• SET TASK
List each line of the data in which the string "from" appears.

── PROVIDED INFORMATION ──

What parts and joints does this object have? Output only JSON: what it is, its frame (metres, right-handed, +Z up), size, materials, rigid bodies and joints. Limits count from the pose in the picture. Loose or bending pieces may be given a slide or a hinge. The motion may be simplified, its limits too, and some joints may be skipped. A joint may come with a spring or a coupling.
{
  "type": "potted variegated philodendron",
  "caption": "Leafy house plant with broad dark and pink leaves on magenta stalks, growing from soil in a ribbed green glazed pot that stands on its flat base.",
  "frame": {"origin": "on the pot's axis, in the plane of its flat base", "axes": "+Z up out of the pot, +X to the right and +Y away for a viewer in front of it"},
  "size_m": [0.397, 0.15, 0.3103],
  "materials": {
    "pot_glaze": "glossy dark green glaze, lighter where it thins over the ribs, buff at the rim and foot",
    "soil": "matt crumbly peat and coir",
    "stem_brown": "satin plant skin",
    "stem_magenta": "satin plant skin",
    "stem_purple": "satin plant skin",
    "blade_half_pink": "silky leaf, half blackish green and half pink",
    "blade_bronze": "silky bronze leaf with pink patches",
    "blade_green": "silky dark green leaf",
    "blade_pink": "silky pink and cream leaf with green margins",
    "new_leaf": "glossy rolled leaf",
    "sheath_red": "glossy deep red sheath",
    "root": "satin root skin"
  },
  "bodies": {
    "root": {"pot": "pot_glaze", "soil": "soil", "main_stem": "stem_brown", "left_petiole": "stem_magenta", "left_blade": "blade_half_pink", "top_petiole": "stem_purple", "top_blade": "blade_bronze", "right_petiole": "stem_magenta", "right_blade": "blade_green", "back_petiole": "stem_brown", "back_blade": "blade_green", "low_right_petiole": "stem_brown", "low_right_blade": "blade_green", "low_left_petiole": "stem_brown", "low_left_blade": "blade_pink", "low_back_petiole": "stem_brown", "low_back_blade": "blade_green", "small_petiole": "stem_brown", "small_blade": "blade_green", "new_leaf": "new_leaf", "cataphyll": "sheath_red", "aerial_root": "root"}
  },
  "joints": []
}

───
── PROVIDED INFORMATION ──

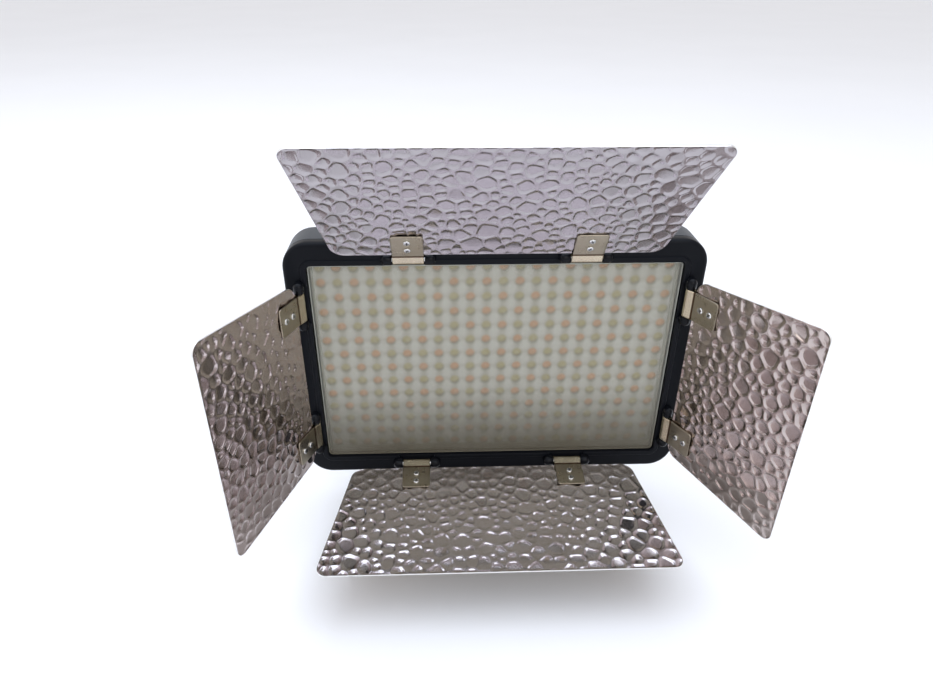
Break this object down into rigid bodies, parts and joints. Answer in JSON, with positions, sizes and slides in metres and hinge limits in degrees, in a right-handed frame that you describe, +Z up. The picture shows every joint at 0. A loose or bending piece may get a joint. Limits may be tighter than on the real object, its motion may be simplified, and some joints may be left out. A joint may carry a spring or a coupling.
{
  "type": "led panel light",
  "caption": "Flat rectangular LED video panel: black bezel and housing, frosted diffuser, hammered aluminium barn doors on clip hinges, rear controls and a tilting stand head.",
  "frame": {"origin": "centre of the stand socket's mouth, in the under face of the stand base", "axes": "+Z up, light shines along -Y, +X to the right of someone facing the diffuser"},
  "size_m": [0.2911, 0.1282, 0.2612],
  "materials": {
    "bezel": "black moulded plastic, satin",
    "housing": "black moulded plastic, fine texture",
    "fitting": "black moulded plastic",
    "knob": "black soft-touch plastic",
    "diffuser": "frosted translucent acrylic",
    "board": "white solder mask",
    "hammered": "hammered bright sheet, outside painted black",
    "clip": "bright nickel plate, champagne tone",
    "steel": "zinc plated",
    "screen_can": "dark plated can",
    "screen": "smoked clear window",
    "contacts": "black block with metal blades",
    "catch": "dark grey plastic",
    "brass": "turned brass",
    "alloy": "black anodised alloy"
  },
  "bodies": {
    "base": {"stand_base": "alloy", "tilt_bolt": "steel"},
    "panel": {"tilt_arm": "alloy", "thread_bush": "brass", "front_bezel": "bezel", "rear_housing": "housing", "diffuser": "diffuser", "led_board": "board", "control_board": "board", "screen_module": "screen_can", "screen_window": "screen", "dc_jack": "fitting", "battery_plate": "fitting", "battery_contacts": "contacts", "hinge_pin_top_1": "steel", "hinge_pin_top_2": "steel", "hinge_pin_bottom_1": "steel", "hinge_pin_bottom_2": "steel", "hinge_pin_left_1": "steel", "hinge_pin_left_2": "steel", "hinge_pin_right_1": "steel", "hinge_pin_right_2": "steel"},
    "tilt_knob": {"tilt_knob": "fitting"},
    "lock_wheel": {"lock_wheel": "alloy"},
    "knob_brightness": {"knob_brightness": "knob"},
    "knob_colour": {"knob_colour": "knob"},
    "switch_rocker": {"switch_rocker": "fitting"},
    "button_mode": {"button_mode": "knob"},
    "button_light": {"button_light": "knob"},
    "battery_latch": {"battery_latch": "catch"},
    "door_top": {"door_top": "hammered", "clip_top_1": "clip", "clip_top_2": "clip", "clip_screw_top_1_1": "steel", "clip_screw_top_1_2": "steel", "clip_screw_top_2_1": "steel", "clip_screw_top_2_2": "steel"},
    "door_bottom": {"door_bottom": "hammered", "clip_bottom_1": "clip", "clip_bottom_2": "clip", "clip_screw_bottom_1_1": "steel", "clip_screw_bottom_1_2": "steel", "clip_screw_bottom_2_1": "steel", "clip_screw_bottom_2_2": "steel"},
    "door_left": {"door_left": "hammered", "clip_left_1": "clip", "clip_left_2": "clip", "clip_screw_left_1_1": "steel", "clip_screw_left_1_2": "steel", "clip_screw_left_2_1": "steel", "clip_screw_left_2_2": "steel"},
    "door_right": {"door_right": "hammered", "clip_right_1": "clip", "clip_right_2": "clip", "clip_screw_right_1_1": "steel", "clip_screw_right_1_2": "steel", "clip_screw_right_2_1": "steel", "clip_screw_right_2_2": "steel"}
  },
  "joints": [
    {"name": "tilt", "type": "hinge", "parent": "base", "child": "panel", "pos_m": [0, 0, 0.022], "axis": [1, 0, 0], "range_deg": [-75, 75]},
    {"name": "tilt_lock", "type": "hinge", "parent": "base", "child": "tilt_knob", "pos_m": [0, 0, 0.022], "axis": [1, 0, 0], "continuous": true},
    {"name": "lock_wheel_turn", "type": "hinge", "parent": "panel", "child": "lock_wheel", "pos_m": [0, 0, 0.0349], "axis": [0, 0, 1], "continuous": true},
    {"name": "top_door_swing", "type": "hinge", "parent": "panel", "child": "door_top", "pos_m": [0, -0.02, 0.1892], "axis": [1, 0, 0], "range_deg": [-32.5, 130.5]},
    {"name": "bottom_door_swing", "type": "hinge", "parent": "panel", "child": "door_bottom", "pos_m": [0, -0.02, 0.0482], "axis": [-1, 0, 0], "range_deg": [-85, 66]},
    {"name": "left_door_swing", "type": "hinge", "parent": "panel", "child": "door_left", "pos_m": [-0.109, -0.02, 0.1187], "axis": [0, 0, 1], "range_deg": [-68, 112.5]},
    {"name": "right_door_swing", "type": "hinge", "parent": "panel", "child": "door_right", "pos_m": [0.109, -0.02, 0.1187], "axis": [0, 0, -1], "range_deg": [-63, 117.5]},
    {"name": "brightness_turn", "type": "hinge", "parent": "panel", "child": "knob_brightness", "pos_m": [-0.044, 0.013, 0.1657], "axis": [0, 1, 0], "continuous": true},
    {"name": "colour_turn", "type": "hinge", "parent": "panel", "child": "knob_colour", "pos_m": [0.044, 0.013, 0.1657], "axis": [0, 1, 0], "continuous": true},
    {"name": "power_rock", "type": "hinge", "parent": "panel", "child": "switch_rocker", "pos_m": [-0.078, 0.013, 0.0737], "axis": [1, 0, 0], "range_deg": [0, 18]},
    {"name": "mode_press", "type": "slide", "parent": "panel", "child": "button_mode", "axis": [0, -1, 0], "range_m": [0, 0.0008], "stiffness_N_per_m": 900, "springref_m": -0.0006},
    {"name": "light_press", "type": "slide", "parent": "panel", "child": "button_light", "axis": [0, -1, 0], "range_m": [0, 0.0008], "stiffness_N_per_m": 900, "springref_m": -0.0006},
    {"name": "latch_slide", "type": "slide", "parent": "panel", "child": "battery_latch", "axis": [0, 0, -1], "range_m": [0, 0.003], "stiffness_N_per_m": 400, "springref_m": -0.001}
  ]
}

───
── PROVIDED INFORMATION ──

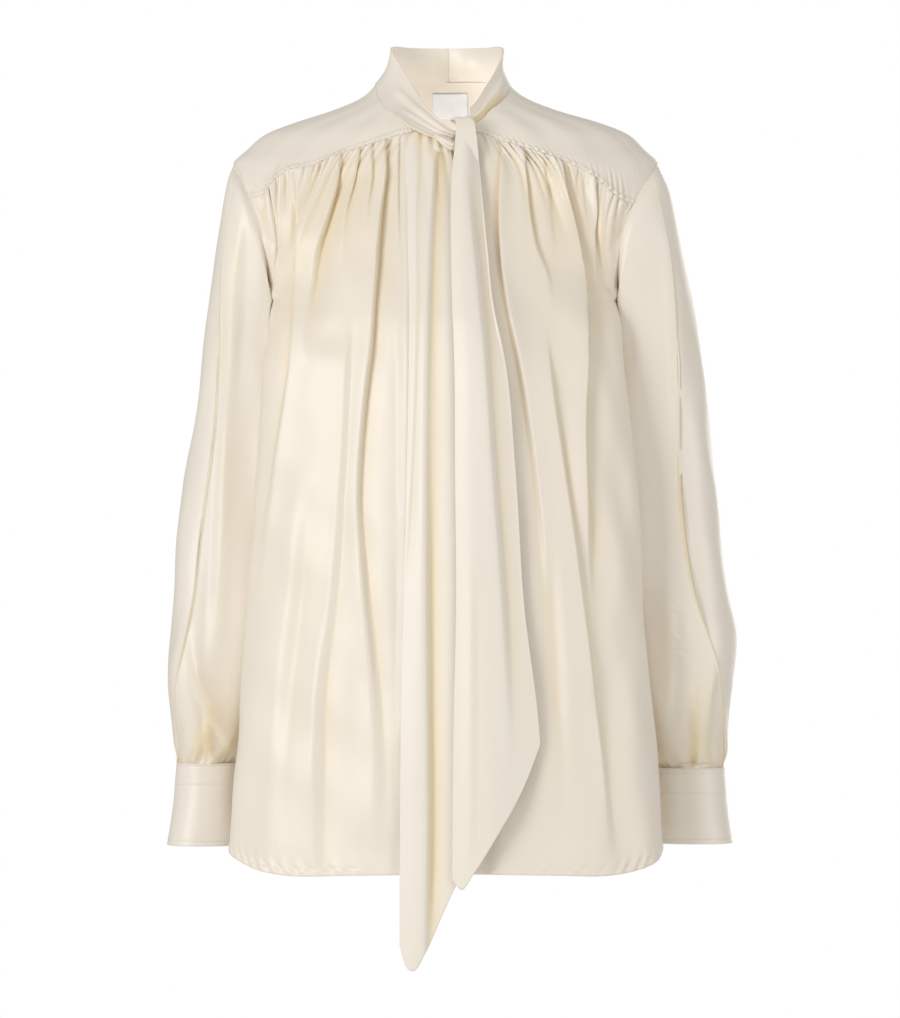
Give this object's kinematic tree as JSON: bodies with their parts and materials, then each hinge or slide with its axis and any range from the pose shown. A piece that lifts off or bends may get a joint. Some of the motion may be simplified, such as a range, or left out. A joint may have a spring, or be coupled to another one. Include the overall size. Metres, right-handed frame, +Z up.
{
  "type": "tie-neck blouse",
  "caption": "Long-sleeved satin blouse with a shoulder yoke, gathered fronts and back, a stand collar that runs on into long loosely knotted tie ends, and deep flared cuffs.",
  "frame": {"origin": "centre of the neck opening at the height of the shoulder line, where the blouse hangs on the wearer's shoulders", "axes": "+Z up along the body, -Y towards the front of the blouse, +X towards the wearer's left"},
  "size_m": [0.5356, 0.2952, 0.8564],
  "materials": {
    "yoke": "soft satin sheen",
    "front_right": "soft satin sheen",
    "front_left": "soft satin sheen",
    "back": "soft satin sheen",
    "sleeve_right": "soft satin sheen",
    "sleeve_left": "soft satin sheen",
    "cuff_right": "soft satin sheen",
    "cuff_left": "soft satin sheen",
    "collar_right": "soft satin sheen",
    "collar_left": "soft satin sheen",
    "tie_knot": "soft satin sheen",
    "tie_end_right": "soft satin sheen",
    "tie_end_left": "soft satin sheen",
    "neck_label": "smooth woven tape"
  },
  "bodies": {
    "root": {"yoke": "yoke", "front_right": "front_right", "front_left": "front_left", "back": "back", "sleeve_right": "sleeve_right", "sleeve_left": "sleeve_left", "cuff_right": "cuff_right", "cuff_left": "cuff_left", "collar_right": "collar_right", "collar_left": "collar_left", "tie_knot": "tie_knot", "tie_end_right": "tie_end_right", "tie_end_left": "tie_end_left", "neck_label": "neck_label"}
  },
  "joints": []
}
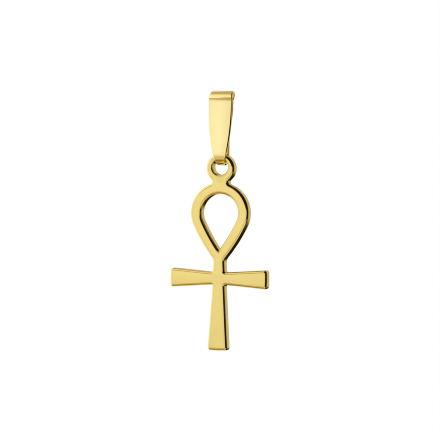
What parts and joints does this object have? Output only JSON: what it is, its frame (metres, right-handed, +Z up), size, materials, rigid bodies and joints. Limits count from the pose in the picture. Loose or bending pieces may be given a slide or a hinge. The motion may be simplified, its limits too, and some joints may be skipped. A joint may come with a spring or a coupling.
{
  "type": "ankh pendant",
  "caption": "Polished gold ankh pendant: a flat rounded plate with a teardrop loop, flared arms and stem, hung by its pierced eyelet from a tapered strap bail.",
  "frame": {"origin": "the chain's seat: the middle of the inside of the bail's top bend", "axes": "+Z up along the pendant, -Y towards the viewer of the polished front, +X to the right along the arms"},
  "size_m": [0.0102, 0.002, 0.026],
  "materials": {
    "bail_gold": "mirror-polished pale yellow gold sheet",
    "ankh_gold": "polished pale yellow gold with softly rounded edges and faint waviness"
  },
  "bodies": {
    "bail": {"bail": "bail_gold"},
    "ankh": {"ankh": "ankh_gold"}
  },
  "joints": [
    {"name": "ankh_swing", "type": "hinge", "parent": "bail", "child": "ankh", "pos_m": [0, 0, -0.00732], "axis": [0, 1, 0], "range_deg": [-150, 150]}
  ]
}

───

• SOLVED EXERCISE
What parts and joints does this object have? Output only JSON: what it is, its frame (metres, right-handed, +Z up), size, materials, rigid bodies and joints. Limits count from the pose in the picture. Loose or bending pieces may be given a slide or a hinge. The motion may be simplified, its limits too, and some joints may be skipped. A joint may come with a spring or a coupling.
  "caption": "Leafy house plant with broad dark and pink leaves on magenta stalks, growing from soil in a ribbed green glazed pot that stands on its flat base.",
Give this object's kinematic tree as JSON: bodies with their parts and materials, then each hinge or slide with its axis and any range from the pose shown. A piece that lifts off or bends may get a joint. Some of the motion may be simplified, such as a range, or left out. A joint may have a spring, or be coupled to another one. Include the overall size. Metres, right-handed frame, +Z up.
What parts and joints does this object have? Output only JSON: what it is, its frame (metres, right-handed, +Z up), size, materials, rigid bodies and joints. Limits count from the pose in the picture. Loose or bending pieces may be given a slide or a hinge. The motion may be simplified, its limits too, and some joints may be skipped. A joint may come with a spring or a coupling.
  "caption": "Polished gold ankh pendant: a flat rounded plate with a teardrop loop, flared arms and stem, hung by its pierced eyelet from a tapered strap bail.",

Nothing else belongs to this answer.